Is there a fine line, or any line, between directing and acting?
“Yes. As a director, number one, you’re The Source. Everybody comes to you for a decision. A good director is a good parent. As such, you join all these worlds together.
“And a good parent,” said Ms. Ivey — or Mrs. Tim Braine, the mother of two — “is a good guy, who listens, makes decisions that include everybody, is not a dictator.”
And an actor is … ?
“I think a good actor is a good child.”
Well, actress Ivey should know. When she co-starred on Broadway with Jason Robards, Jr., in another nice two-character play, Israel Horovitz’s “Park Your Car in Harvard Yard” — pronounced Pahk yah cah in Havahd Yahd) —“Jason was just like a father to me.”
We don’t know just where that leaves child Robards. At any rate, a good child is a cut above what Alfred Hitchcock is famously supposed to have said what actors were — cattle. Later correcting it to that he’d said they should be treated like cattle.
Judith Ivey was born in El Paso, Texas, but brought up in Marion, Illinois. Her actual father is college administrator Nathan Ivey, her mother is high-school English teacher Dorothy Lewis Ivey.
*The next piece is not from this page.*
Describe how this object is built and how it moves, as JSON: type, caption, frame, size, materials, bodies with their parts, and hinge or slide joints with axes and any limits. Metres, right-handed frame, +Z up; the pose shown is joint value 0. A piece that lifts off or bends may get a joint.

“Southern Illinois is where I discovered theater. I was an art student, and wanted to go on the school newspaper, but all the positions were filled. The only thing I could do was join the Drama Club, even if I’d never acted before. Everyone said: ‘You’ll never make money at it,’ and here I am, 30 years later … ”
The Amanda of “Southern Comforts” at 59E59 is Penny Fuller. The Gus is Larry Keith, taking over for William “Biff” McGuire, who had to drop out with a bad back. When the play was done in Florida with a different cast and a different director, around a year and a half ago, Ms. Clark asked Ms. Ivey to read it, as a friend.
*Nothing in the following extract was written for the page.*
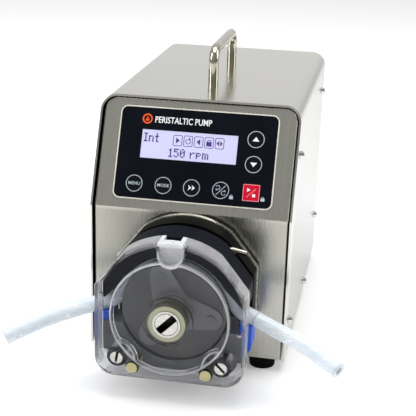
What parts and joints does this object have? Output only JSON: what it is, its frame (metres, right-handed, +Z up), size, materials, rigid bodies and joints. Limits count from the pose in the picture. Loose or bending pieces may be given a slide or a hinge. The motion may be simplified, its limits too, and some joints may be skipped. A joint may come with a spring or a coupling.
{
  "type": "peristaltic pump",
  "caption": "Bench peristaltic pump: steel case with keypad, display and carry handle, and a clear-fronted roller head with soft tube.",
  "frame": {"origin": "centre of the bounding box's footprint, without the loose tube ends, at the bottom of the rubber feet", "axes": "+Z up, -Y towards the pump head and keypad, +X to the right seen from the front"},
  "size_m": [0.2474, 0.3365, 0.2348],
  "materials": {
    "wrap_steel": "brushed",
    "panel_steel": "brushed",
    "screw_steel": "polished",
    "handle_chrome": "polished",
    "foot_rubber": "matte",
    "rim_cream": "satin",
    "keypad_navy": "satin",
    "key_navy": "satin",
    "key_red": "satin",
    "window_clear": "clear",
    "display_face": "satin",
    "board_green": "satin",
    "fitting_black": "satin",
    "pin_brass": "polished",
    "signal_shell": "satin",
    "mount_aluminium": "satin",
    "motor_black": "satin",
    "head_silver": "satin",
    "head_black": "satin",
    "block_grey": "satin",
    "jaw_black": "satin",
    "bearing_steel": "polished",
    "shaft_steel": "turned",
    "carrier_grey": "satin",
    "roller_steel": "satin",
    "cover_clear": "clear",
    "bush_cream": "satin",
    "keeper_blue": "satin",
    "tube_soft": "satin"
  },
  "bodies": {
    "case": {"wrap_cover": "wrap_steel", "side_screws": "screw_steel", "front_panel": "panel_steel", "base_plate": "panel_steel", "rear_panel": "panel_steel", "carry_handle": "handle_chrome", "handle_screws": "screw_steel", "rubber_feet": "foot_rubber", "foot_screws": "screw_steel", "keypad_rim": "rim_cream", "keypad_overlay": "keypad_navy", "display_window": "window_clear", "display_module": "display_face", "keypad_board": "board_green", "power_inlet": "fitting_black", "inlet_pins": "pin_brass", "fuse_drawer": "fitting_black", "switch_frame": "fitting_black", "signal_connector": "signal_shell", "rear_screws": "screw_steel", "motor_mount": "mount_aluminium", "motor_body": "motor_black", "motor_screws": "screw_steel", "power_supply": "mount_aluminium", "control_board": "board_green", "board_standoffs": "pin_brass", "head_flange": "mount_aluminium", "back_plate": "head_silver", "head_body": "head_black", "rear_bearing": "bearing_steel", "lower_block": "block_grey", "guide_posts": "screw_steel", "front_cover": "cover_clear", "front_bush": "bush_cream", "cover_screws": "screw_steel", "dowel_pins": "pin_brass", "tube_in_head": "tube_soft", "tube_tail_left": "tube_soft", "tube_tail_right": "tube_soft"},
    "rotor": {"motor_shaft": "shaft_steel", "rotor_shaft": "shaft_steel", "rear_carrier": "carrier_grey", "front_carrier": "carrier_grey", "roller_axles": "shaft_steel"},
    "first_roller": {"roller_1": "roller_steel"},
    "second_roller": {"roller_2": "roller_steel"},
    "third_roller": {"roller_3": "roller_steel"},
    "lever": {"cam_lever": "shaft_steel", "lever_pin": "handle_chrome"},
    "jaw": {"upper_jaw": "jaw_black"},
    "left_keeper": {"keeper_left": "keeper_blue"},
    "right_keeper": {"keeper_right": "keeper_blue"},
    "rocker": {"power_rocker": "fitting_black"},
    "menu_key": {"key_menu": "key_navy"},
    "mode_key": {"key_mode": "key_navy"},
    "fast_key": {"key_fast": "key_navy"},
    "direction_key": {"key_direction": "key_navy"},
    "up_key": {"key_up": "key_navy"},
    "down_key": {"key_down": "key_navy"},
    "start_stop_key": {"key_start_stop": "key_red"}
  },
  "joints": [
    {"name": "rotor_spin", "type": "hinge", "parent": "case", "child": "rotor", "pos_m": [0, -0.13, 0.0678], "axis": [0, 1, 0], "continuous": true},
    {"name": "first_roller_spin", "type": "hinge", "parent": "rotor", "child": "first_roller", "pos_m": [0.02716, -0.13, 0.0635], "axis": [0, 1, 0], "continuous": true},
    {"name": "second_roller_spin", "type": "hinge", "parent": "rotor", "child": "second_roller", "pos_m": [-0.00985, -0.13, 0.09347], "axis": [0, 1, 0], "continuous": true},
    {"name": "third_roller_spin", "type": "hinge", "parent": "rotor", "child": "third_roller", "pos_m": [-0.01731, -0.13, 0.04643], "axis": [0, 1, 0], "continuous": true},
    {"name": "lever_swing", "type": "hinge", "parent": "case", "child": "lever", "pos_m": [0, -0.1148, 0.0678], "axis": [0, -1, 0], "range_deg": [0, 65]},
    {"name": "jaw_lift", "type": "slide", "parent": "case", "child": "jaw", "axis": [0, 0, 1], "range_m": [0, 0.01]},
    {"name": "left_keeper_slide", "type": "slide", "parent": "case", "child": "left_keeper", "axis": [0, 0, -1], "range_m": [0, 0.006]},
    {"name": "right_keeper_slide", "type": "slide", "parent": "case", "child": "right_keeper", "axis": [0, 0, -1], "range_m": [0, 0.006]},
    {"name": "power_rock", "type": "hinge", "parent": "case", "child": "rocker", "pos_m": [0.002, 0.16165, 0.06], "axis": [0, 0, 1], "range_deg": [0, 14]},
    {"name": "menu_press", "type": "slide", "parent": "case", "child": "menu_key", "axis": [0, 0.909, -0.4169], "range_m": [0, 0.0004], "stiffness_N_per_m": 1500, "springref_m": -0.0001},
    {"name": "mode_press", "type": "slide", "parent": "case", "child": "mode_key", "axis": [0, 0.909, -0.4169], "range_m": [0, 0.0004], "stiffness_N_per_m": 1500, "springref_m": -0.0001},
    {"name": "fast_press", "type": "slide", "parent": "case", "child": "fast_key", "axis": [0, 0.909, -0.4169], "range_m": [0, 0.0004], "stiffness_N_per_m": 1500, "springref_m": -0.0001},
    {"name": "direction_press", "type": "slide", "parent": "case", "child": "direction_key", "axis": [0, 0.909, -0.4169], "range_m": [0, 0.0004], "stiffness_N_per_m": 1500, "springref_m": -0.0001},
    {"name": "up_press", "type": "slide", "parent": "case", "child": "up_key", "axis": [0, 0.909, -0.4169], "range_m": [0, 0.0004], "stiffness_N_per_m": 1500, "springref_m": -0.0001},
    {"name": "down_press", "type": "slide", "parent": "case", "child": "down_key", "axis": [0, 0.909, -0.4169], "range_m": [0, 0.0004], "stiffness_N_per_m": 1500, "springref_m": -0.0001},
    {"name": "start_stop_press", "type": "slide", "parent": "case", "child": "start_stop_key", "axis": [0, 0.909, -0.4169], "range_m": [0, 0.0004], "stiffness_N_per_m": 1500, "springref_m": -0.0001}
  ],
  "couplings": [
    {"joint": "first_roller_spin", "follows": "rotor_spin", "ratio": -3.8947},
    {"joint": "second_roller_spin", "follows": "rotor_spin", "ratio": -3.8947},
    {"joint": "third_roller_spin", "follows": "rotor_spin", "ratio": -3.8947},
    {"joint": "lever_swing", "follows": "jaw_lift", "rad_per_m": 113.44}
  ]
}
“Then I stayed on a day longer to see it. The director and cast weren’t coming to New York, so I threw my hat in the ring.”
AMANDA: Are we talkin’ about bein’ roommates or bein’ married?
GUS: You’re talking about sex.
AMANDA: Yes, so, what’s your story?
GUS: Why was I under the impression Southern women were shy and inhibited about this kind of thing?
AMANDA: Obviously you never knew any Southern women.
GUS: Obviously.
AMANDA: So.
GUS; So?
AMANDA: You interested?
“I know these two characters were based on Kate’s grandparents,” said the director. “Her grandmother decided to move up here [from Tennessee] when her daughter — Kate’s mother — moved up here.
“You get the idea that Gus and Amanda enjoy making love in their 70s. And I love this play because it celebrates being alive, being human. Which is particularly important in a profession, show business, that discards people [of a certain age]. It’s a lesson to all of us.”
Husband Tim Braine is a television producer; their children are Maggie, 17, and Tom, 12.
“Tim and I met at a Second Stage bowling tournament 18 years ago. I was the celebrity team captain. He at the time was an executive at HBO. We both had been married before.
“I was 38 when I had my first child, here in New York at Beekman Downtown Hos-pital. On my chart it said: elderly mother. Today 38 is young. When I had my son I was 42, and they didn’t put that on the chart any more.”
Just put on the chart: director, quite young enough.